>> start

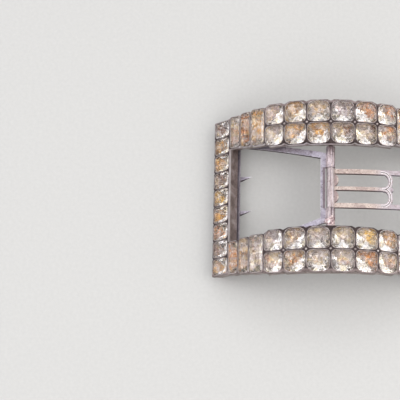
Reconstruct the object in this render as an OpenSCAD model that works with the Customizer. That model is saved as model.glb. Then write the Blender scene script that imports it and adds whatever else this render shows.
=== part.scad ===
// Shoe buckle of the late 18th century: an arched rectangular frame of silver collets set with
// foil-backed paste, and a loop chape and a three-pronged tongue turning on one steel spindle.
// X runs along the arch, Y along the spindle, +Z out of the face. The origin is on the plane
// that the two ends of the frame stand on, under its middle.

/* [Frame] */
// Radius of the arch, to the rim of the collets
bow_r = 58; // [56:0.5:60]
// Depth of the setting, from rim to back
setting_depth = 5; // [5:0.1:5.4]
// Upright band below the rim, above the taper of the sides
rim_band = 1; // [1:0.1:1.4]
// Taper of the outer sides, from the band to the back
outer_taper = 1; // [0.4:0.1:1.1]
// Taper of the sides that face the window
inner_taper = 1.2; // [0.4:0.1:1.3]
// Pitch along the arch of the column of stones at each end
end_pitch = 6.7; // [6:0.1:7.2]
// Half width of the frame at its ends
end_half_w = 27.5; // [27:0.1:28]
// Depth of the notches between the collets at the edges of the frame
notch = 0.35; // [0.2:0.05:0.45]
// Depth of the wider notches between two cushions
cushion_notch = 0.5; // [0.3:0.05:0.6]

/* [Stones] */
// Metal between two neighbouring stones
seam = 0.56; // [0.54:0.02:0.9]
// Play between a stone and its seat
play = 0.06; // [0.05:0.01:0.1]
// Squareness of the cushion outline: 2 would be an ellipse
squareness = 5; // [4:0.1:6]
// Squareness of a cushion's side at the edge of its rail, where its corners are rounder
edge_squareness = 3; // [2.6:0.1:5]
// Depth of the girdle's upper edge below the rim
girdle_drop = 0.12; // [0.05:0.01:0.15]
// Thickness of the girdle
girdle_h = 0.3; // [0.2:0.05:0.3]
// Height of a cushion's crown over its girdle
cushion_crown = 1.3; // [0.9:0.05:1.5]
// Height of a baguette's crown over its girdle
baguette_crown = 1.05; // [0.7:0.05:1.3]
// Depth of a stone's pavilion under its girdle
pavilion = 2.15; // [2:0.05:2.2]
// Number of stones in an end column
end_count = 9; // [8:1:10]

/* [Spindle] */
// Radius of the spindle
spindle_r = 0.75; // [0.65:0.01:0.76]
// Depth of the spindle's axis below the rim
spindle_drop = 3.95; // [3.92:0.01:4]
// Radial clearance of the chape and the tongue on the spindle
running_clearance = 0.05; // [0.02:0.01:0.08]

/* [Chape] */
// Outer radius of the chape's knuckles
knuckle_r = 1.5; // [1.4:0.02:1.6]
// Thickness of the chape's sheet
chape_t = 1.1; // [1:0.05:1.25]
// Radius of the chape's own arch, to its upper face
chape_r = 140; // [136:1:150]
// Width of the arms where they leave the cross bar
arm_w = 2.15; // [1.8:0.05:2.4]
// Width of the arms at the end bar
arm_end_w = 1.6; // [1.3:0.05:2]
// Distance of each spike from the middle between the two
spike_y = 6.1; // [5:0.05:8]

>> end

Please set down all the data word for word.

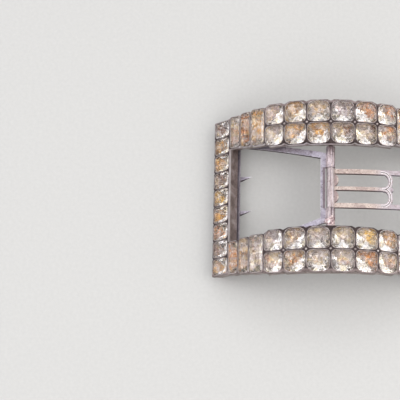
Reconstruct the object in this render as an OpenSCAD model that works with the Customizer. That model is saved as model.glb. Then write the Blender scene script that imports it and adds whatever else this render shows.
=== part.scad ===
// Shoe buckle of the late 18th century: an arched rectangular frame of silver collets set with
// foil-backed paste, and a loop chape and a three-pronged tongue turning on one steel spindle.
// X runs along the arch, Y along the spindle, +Z out of the face. The origin is on the plane
// that the two ends of the frame stand on, under its middle.

/* [Frame] */
// Radius of the arch, to the rim of the collets
bow_r = 58; // [56:0.5:60]
// Depth of the setting, from rim to back
setting_depth = 5; // [5:0.1:5.4]
// Upright band below the rim, above the taper of the sides
rim_band = 1; // [1:0.1:1.4]
// Taper of the outer sides, from the band to the back
outer_taper = 1; // [0.4:0.1:1.1]
// Taper of the sides that face the window
inner_taper = 1.2; // [0.4:0.1:1.3]
// Pitch along the arch of the column of stones at each end
end_pitch = 6.7; // [6:0.1:7.2]
// Half width of the frame at its ends
end_half_w = 27.5; // [27:0.1:28]
// Depth of the notches between the collets at the edges of the frame
notch = 0.35; // [0.2:0.05:0.45]
// Depth of the wider notches between two cushions
cushion_notch = 0.5; // [0.3:0.05:0.6]

/* [Stones] */
// Metal between two neighbouring stones
seam = 0.56; // [0.54:0.02:0.9]
// Play between a stone and its seat
play = 0.06; // [0.05:0.01:0.1]
// Squareness of the cushion outline: 2 would be an ellipse
squareness = 5; // [4:0.1:6]
// Squareness of a cushion's side at the edge of its rail, where its corners are rounder
edge_squareness = 3; // [2.6:0.1:5]
// Depth of the girdle's upper edge below the rim
girdle_drop = 0.12; // [0.05:0.01:0.15]
// Thickness of the girdle
girdle_h = 0.3; // [0.2:0.05:0.3]
// Height of a cushion's crown over its girdle
cushion_crown = 1.3; // [0.9:0.05:1.5]
// Height of a baguette's crown over its girdle
baguette_crown = 1.05; // [0.7:0.05:1.3]
// Depth of a stone's pavilion under its girdle
pavilion = 2.15; // [2:0.05:2.2]
// Number of stones in an end column
end_count = 9; // [8:1:10]

/* [Spindle] */
// Radius of the spindle
spindle_r = 0.75; // [0.65:0.01:0.76]
// Depth of the spindle's axis below the rim
spindle_drop = 3.95; // [3.92:0.01:4]
// Radial clearance of the chape and the tongue on the spindle
running_clearance = 0.05; // [0.02:0.01:0.08]

/* [Chape] */
// Outer radius of the chape's knuckles
knuckle_r = 1.5; // [1.4:0.02:1.6]
// Thickness of the chape's sheet
chape_t = 1.1; // [1:0.05:1.25]
// Radius of the chape's own arch, to its upper face
chape_r = 140; // [136:1:150]
// Width of the arms where they leave the cross bar
arm_w = 2.15; // [1.8:0.05:2.4]
// Width of the arms at the end bar
arm_end_w = 1.6; // [1.3:0.05:2]
// Distance of each spike from the middle between the two
spike_y = 6.1; // [5:0.05:8]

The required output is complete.